**WHAT IS REQUIRED**
Reproduce the listing that follows with no differences at all.

## start STORED DATA

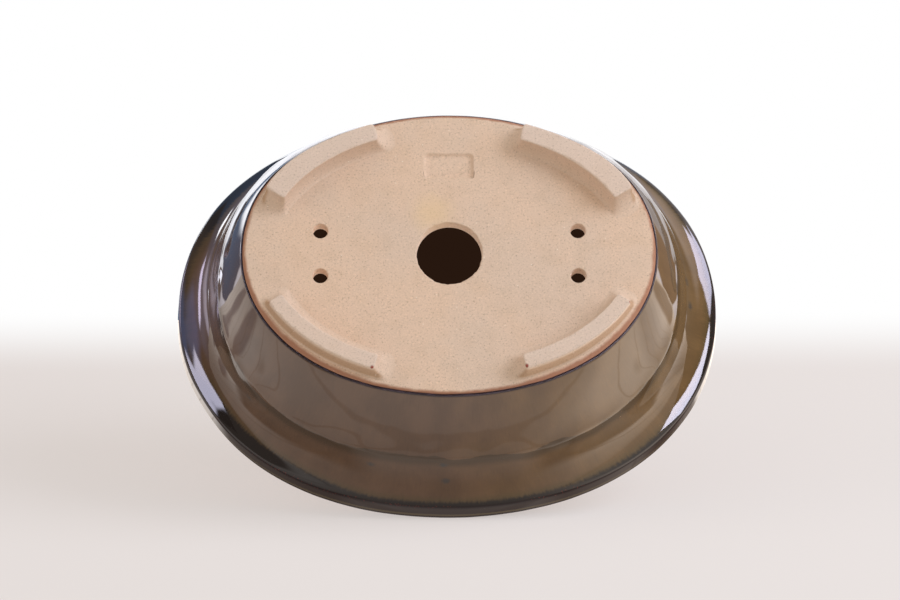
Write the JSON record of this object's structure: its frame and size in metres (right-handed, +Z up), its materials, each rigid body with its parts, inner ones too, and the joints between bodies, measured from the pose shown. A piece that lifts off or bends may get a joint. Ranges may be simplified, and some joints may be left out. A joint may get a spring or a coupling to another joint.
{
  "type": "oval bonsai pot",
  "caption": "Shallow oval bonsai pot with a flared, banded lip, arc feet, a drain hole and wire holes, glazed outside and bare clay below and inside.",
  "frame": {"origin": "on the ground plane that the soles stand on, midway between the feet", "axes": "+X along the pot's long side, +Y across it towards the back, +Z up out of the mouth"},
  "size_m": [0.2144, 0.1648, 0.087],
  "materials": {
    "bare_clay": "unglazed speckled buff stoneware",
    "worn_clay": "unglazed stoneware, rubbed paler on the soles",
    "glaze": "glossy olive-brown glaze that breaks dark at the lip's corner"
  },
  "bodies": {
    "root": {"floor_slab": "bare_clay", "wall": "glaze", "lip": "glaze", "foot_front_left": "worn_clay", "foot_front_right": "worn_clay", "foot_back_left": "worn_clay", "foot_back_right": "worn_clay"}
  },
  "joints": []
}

## end STORED DATA

**FINAL RESULT**
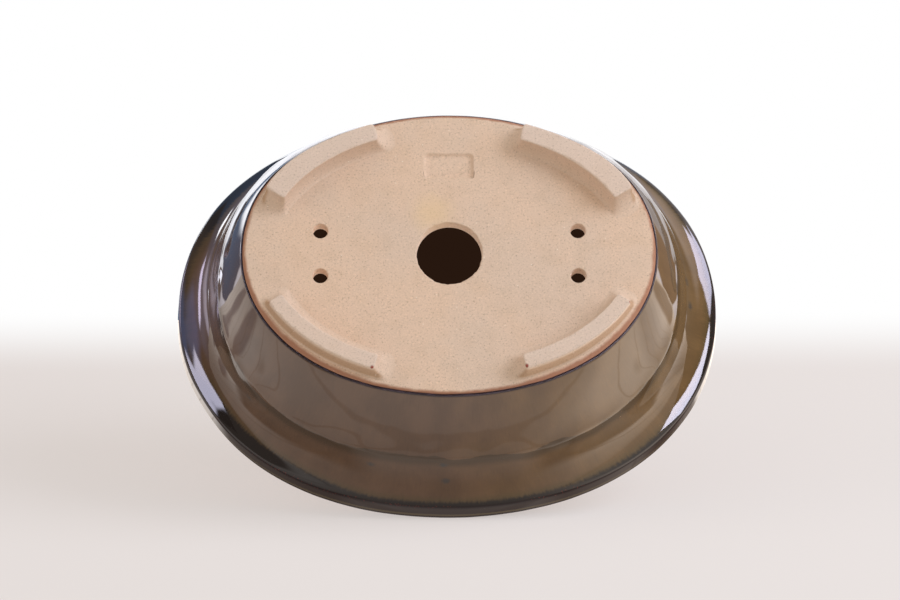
Write the JSON record of this object's structure: its frame and size in metres (right-handed, +Z up), its materials, each rigid body with its parts, inner ones too, and the joints between bodies, measured from the pose shown. A piece that lifts off or bends may get a joint. Ranges may be simplified, and some joints may be left out. A joint may get a spring or a coupling to another joint.
{
  "type": "oval bonsai pot",
  "caption": "Shallow oval bonsai pot with a flared, banded lip, arc feet, a drain hole and wire holes, glazed outside and bare clay below and inside.",
  "frame": {"origin": "on the ground plane that the soles stand on, midway between the feet", "axes": "+X along the pot's long side, +Y across it towards the back, +Z up out of the mouth"},
  "size_m": [0.2144, 0.1648, 0.087],
  "materials": {
    "bare_clay": "unglazed speckled buff stoneware",
    "worn_clay": "unglazed stoneware, rubbed paler on the soles",
    "glaze": "glossy olive-brown glaze that breaks dark at the lip's corner"
  },
  "bodies": {
    "root": {"floor_slab": "bare_clay", "wall": "glaze", "lip": "glaze", "foot_front_left": "worn_clay", "foot_front_right": "worn_clay", "foot_back_left": "worn_clay", "foot_back_right": "worn_clay"}
  },
  "joints": []
}